Real Retail Sales.  Based on April 2010 CPI-U reporting, inflation- and seasonally-adjusted monthly April retail sales rose by 0.5%, where before inflation adjustment the current number was up by 0.4%, versus a 2.1% monthly real retail sales gain in March, the same as before inflation adjustment. April real retail sales rose by 6.41% year-to-year, versus an 8.8% gain before inflation adjustment. Real March sales were up 6.0% year-to-year, versus an 8.5% gain before inflation adjustment.

Since November 2008, monthly real retail sales (CPI-U deflated) have been fluctuating around an average of $161.7 billion (the deflated March number was $168.4). Smoothed for monthly volatility on a six-month moving-average basis, as shown in the accompanying graph, the pattern of activity here has been one of bottom-bouncing in terms of the level of inflation-adjusted sales. The recent bounce from short-lived factors and warped-seasonals remains likely to turn much lower in the months ahead. There has been no change in underlying fundamentals that would support a sustainable turnaround in economic activity — no recovery — just general bottom-bouncing, as should be confirmed anew in subsequent reportingv

April PPI Inflation Also Softened by Seasonal Adjustments. Seasonally-adjusted inflation at the wholesale and production level in April eased slightly, month-to-month, as higher energy prices turned negative after seasonal adjustment, in conjunction with a purported decline in food prices. As reported by the Bureau of Labor Statistics (BLS), yesterday (May 18th), the regularly-volatile, seasonally-adjusted finished-goods producer price index (PPI) decline by 0.1%. Before seasonal adjustments, however, the April PPI rose by 0.2%. Such followed March’s 0.7% (1.1% unadjusted) monthly increase.
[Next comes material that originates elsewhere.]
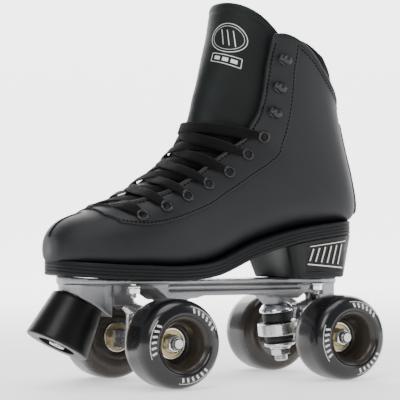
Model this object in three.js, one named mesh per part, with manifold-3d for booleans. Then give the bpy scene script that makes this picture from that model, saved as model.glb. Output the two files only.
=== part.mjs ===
// Quad roller skate: a high laced boot on a cast plate with two sprung trucks and four wheels.
// Millimetres. +X points to the toe, +Y to the skate's left, +Z up.
import * as THREE from 'three';
import { mergeVertices } from 'three/addons/utils/BufferGeometryUtils.js';
import Module from 'manifold-3d';

const wasm = await Module();
wasm.setup();

// ---------------------------------------------------------------- driving dimensions
const GAP = 0.3; // clearance left between pieces that touch
const WHEELBASE = 141; // front axle to rear axle
const WHEEL_DIAMETER = 62;
const WHEEL_WIDTH = 38.5;
const WHEEL_INNER_FACE = 29.2; // from the skate's middle plane to a wheel
const WHEEL_SHOULDER = 10.7; // rounding between tread and side
const BEARING_OD = 22;
const BEARING_BORE = 8.6;
const BEARING_WIDTH = 7;
const BEARING_INSET = 3.9; // wheel's inner face to the first bearing
const HUB_LIP = 0.8; // web between the two bearing seats
const AXLE_DIAMETER = 8;
const NUT_AF = 11;
const NUT_HEIGHT = 8;
const AXLE_OVERHANG = 1.9; // thread showing past the axle nut

const DECK_ABOVE_AXLE = 42.7; // axle centre to the plate's top
const FLANGE_THICKNESS = 4;
const FLANGE_HALF_WIDTH = 25;
const RAIL_HALF_WIDTH = 18.5;
const RAIL_DEPTH = 11.7; // plate top to the underside of the middle rail
const PLATE_REAR_OVERHANG = 24; // rear axle to the plate's end
const PLATE_NOSE_OVERHANG = 62; // front axle to the plate's nose
const NOSE_HALF_WIDTH = 14;

const KINGPIN_INBOARD = 22; // axle to kingpin ring centre, along the plate
const RING_ABOVE_AXLE = 4.7;
const KINGPIN_LEAN = 7; // degrees, foot of the kingpin leans towards the axle
const KINGPIN_DIAMETER = 10;
const KINGPIN_TIP = 24.4; // ring centre down to the tip
const PIVOT_OUTBOARD = 17.5; // axle to the pivot's ball
const PIVOT_ABOVE_AXLE = 28.5;
const PIVOT_BALL = 7;
const CUP_WALL = 2.2;
const CUP_FLOOR = 1.2;
const CUP_DEPTH = 4.5; // pivot to the cup's mouth
const RING_OD = 31;
const RING_BORE = 14.4;
const RING_HEIGHT = 9;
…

Unadjusted and year-to-year, April’s annual PPI inflation rate eased to 5.5% from the 6.0% annual gain reported for March.

On a monthly basis, seasonally-adjusted April intermediate goods rose by 0.8% (up by 0.6% in March), with crude goods falling by 1.2% (up by 3.2% in March). Year-to-year inflation in April intermediate goods was up by 8.6% (up by 7.7% in March), with April annual inflation in crude goods up by 28.8% (up by 33.4% in March).

April’s Monthly Gain in Housing Starts Was Not Statistically Meaningful. Yesterday’s (May 18th) April housing starts report, once again, showed no statistically-meaningful month-to-month change, continuing the pattern of bottom-bouncing seen since December of 2008.  The Census Bureau reported, along with annual revisions, that April 2010 housing starts rose month-to-month by a statistically-insignificant 5.8% (up by 7.3% net of annual revisions) +/- 17.7% (95% confidence interval). March’s starts were revised so as to show a 5.0% (previously 1.6%) gain.

Year-to-year change in April was a gain of 40.9% +/- 23.1% (95% confidence interval), following a revised annual gain of 22.1% (previously 20.2%) in March. The extreme variation in annual growth patterns is due to the collapsing and troughing (April 2009 was the trough) of data a year ago combined with the extreme volatility seen in these data in the current contraction. 

Since December 2008, housing starts have been bottom-bouncing at an historically low level, averaging a seasonally-adjusted annual rate of 572,650. In the past 17 months, all monthly readings have been within the normal range of monthly volatility for the series around that average, including April 2010’s reading of 672,000.  

The "recovery" in housing is shown in the above graph. The data are smoothed using a six-month moving average to remove the extreme month-to-month volatility seen in this series. Regardless of any level of smoothing, though, in the current cycle, housing starts remain at least 25% below any levels seen since before the end of World War II. Along with the activity in the broad economy, a renewed downturn in housing remains in the offing. 

Week Ahead. Given the underlying reality of a weaker economy (or likely re-intensifying downturn) and more serious inflation problems than generally are expected by the financial markets, risks to reporting will tend towards higher-than-expected inflation and weaker-than-expected economic reporting in the months ahead. Such is true especially for economic reporting net of prior-period revisions.

New Orders for Durable Goods (April 2010).  April new orders for durable goods are scheduled for release on Wednesday, May 26th. As usual, the monthly change in this randomly volatile series is not likely to be meaningful, with a broad pattern of bottom-bouncing likely to continue.

Gross Domestic Product — GDP (First-Quarter 2010, Second Estimate). Due for release on Thursday, May 27th, the first revision to first-quarter GDP is expected to show slightly stronger annualized real (inflation-adjusted) growth, 3.3% versus the initial reporting of 3.2%, per Briefing.com. Such is no more than statistical noise. If anything, the widening of the March trade deficit and the benchmark revision to retail sales would suggest a small downside revision, but the retail sales revisions likely will not surface until the annual GDP revision, due in July.

Of interest, though, will be the initial reporting of first-quarter Gross National Product (GNP), which is GDP net of the trade balance in transfer (interest and dividend) payments, and Gross Domestic Income (GDI) which is the theoretical income-side equivalent to the consumption-side GDP. The GDI tends to be less politicized.